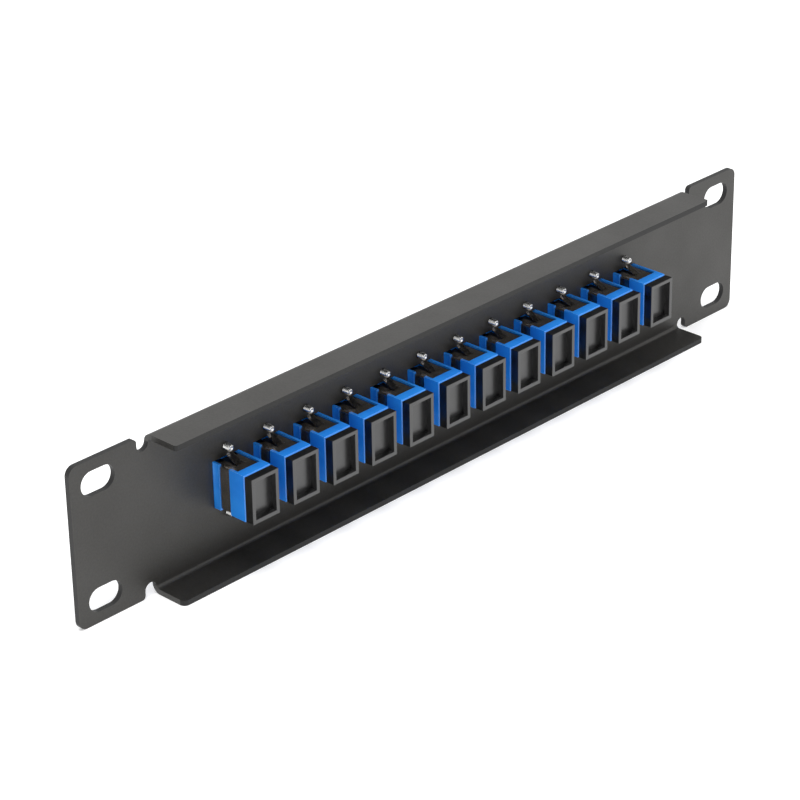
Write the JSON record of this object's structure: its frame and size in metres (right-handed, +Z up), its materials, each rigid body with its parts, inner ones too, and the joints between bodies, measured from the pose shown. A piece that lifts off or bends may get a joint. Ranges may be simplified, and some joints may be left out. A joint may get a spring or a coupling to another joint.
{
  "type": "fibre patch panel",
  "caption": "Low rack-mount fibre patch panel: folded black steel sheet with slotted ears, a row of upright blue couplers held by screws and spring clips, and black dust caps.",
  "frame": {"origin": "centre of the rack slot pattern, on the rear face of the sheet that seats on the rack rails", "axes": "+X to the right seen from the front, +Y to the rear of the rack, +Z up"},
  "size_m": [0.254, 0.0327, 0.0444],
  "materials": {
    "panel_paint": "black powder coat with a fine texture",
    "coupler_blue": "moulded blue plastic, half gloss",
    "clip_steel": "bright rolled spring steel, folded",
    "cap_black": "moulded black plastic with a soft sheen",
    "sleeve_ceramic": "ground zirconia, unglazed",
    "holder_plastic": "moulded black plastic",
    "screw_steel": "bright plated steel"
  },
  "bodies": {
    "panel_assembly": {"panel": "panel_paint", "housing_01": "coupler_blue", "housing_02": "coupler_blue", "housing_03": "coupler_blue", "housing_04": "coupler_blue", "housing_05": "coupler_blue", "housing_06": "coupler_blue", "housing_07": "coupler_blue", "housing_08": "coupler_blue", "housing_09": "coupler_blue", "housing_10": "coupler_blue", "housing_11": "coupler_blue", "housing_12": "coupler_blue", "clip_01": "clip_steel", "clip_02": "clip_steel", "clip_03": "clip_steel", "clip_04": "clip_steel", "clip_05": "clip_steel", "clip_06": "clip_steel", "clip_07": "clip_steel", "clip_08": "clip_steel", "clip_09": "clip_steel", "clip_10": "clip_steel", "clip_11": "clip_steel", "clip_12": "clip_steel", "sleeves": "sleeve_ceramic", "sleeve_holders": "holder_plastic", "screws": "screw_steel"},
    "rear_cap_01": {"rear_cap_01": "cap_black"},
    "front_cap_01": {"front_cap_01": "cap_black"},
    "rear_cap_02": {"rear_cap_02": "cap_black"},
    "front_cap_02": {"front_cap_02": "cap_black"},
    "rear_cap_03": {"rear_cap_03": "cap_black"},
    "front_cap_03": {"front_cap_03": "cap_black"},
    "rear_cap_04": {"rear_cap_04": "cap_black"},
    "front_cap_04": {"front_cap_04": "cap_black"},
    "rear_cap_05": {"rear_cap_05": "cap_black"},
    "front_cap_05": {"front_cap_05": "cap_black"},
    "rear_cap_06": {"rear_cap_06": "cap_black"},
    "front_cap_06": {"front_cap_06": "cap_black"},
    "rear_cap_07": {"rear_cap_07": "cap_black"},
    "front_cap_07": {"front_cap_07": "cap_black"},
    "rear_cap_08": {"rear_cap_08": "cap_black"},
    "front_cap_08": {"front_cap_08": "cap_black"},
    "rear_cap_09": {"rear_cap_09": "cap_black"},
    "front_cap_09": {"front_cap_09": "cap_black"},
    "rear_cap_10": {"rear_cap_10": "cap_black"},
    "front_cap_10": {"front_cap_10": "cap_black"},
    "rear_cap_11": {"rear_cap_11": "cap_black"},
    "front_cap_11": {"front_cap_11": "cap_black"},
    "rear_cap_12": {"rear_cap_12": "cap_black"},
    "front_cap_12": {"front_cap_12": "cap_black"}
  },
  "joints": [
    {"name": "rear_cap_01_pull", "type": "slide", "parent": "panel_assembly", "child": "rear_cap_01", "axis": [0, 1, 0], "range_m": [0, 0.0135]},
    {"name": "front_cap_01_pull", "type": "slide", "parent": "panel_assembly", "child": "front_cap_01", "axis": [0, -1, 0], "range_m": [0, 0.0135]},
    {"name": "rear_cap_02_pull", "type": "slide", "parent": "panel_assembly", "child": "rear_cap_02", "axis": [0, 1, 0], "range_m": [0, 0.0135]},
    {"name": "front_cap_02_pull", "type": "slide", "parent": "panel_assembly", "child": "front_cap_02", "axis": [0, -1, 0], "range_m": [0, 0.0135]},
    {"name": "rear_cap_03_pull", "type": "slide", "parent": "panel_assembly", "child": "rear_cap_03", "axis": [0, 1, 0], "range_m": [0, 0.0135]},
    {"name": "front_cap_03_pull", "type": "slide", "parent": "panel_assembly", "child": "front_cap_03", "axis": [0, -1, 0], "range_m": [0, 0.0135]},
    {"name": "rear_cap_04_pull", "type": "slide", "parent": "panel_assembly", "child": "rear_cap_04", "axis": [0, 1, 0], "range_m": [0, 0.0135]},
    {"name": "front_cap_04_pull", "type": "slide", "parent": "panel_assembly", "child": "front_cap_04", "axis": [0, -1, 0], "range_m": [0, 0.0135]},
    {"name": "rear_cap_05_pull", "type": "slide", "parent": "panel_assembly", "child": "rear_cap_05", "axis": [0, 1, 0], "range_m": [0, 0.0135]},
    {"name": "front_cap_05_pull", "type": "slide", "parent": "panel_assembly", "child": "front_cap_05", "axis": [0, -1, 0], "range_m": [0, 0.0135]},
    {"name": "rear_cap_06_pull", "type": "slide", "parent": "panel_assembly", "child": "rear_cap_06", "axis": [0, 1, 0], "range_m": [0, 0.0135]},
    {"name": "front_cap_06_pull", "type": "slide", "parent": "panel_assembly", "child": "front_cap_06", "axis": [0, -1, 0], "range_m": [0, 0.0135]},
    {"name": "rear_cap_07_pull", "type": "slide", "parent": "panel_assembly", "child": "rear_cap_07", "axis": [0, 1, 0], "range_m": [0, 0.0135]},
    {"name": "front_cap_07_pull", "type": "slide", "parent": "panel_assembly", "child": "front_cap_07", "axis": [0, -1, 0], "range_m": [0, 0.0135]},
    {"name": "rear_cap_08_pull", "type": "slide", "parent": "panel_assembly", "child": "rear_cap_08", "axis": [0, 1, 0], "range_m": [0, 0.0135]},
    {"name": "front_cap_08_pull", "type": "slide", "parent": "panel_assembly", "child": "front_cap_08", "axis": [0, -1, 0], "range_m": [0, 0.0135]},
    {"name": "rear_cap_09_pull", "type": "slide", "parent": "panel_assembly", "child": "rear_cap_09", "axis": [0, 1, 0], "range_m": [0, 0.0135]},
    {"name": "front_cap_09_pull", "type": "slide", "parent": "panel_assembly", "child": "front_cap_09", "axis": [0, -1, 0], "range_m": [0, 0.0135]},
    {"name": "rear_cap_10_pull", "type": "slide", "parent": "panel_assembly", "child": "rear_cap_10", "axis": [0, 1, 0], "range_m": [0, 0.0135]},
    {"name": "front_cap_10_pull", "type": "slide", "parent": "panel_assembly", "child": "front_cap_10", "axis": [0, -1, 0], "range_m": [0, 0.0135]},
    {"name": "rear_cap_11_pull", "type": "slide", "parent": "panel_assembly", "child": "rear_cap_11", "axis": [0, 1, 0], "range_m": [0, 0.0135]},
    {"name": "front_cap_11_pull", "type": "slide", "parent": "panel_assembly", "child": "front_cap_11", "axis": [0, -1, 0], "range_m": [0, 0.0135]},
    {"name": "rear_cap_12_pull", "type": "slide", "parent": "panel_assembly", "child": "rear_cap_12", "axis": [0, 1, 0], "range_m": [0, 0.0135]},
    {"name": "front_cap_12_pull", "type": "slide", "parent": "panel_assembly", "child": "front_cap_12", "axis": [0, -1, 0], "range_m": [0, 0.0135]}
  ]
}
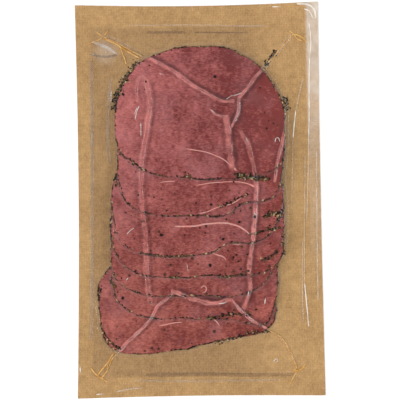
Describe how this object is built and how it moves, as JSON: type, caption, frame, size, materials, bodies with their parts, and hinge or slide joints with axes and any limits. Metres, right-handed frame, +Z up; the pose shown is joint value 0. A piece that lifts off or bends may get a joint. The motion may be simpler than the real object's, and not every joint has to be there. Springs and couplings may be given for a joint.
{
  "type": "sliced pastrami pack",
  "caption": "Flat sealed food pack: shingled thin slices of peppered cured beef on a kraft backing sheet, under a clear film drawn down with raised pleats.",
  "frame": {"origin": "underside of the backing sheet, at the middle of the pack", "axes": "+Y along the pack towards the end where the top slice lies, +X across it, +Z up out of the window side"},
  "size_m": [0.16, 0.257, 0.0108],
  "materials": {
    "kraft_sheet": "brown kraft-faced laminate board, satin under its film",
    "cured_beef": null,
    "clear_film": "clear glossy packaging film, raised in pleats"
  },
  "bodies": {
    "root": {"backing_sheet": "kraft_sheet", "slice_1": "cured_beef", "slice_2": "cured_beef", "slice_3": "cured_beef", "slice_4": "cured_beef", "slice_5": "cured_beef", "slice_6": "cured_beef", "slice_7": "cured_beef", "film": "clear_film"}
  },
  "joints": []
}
····················
**Aim of the exercise**
Set down only these lines, exactly: the line containing "Describe how this" and each line after it, through the end of the listing.

**Solution for this exercise**
Describe how this object is built and how it moves, as JSON: type, caption, frame, size, materials, bodies with their parts, and hinge or slide joints with axes and any limits. Metres, right-handed frame, +Z up; the pose shown is joint value 0. A piece that lifts off or bends may get a joint. The motion may be simpler than the real object's, and not every joint has to be there. Springs and couplings may be given for a joint.
{
  "type": "sliced pastrami pack",
  "caption": "Flat sealed food pack: shingled thin slices of peppered cured beef on a kraft backing sheet, under a clear film drawn down with raised pleats.",
  "frame": {"origin": "underside of the backing sheet, at the middle of the pack", "axes": "+Y along the pack towards the end where the top slice lies, +X across it, +Z up out of the window side"},
  "size_m": [0.16, 0.257, 0.0108],
  "materials": {
    "kraft_sheet": "brown kraft-faced laminate board, satin under its film",
    "cured_beef": null,
    "clear_film": "clear glossy packaging film, raised in pleats"
  },
  "bodies": {
    "root": {"backing_sheet": "kraft_sheet", "slice_1": "cured_beef", "slice_2": "cured_beef", "slice_3": "cured_beef", "slice_4": "cured_beef", "slice_5": "cured_beef", "slice_6": "cured_beef", "slice_7": "cured_beef", "film": "clear_film"}
  },
  "joints": []
}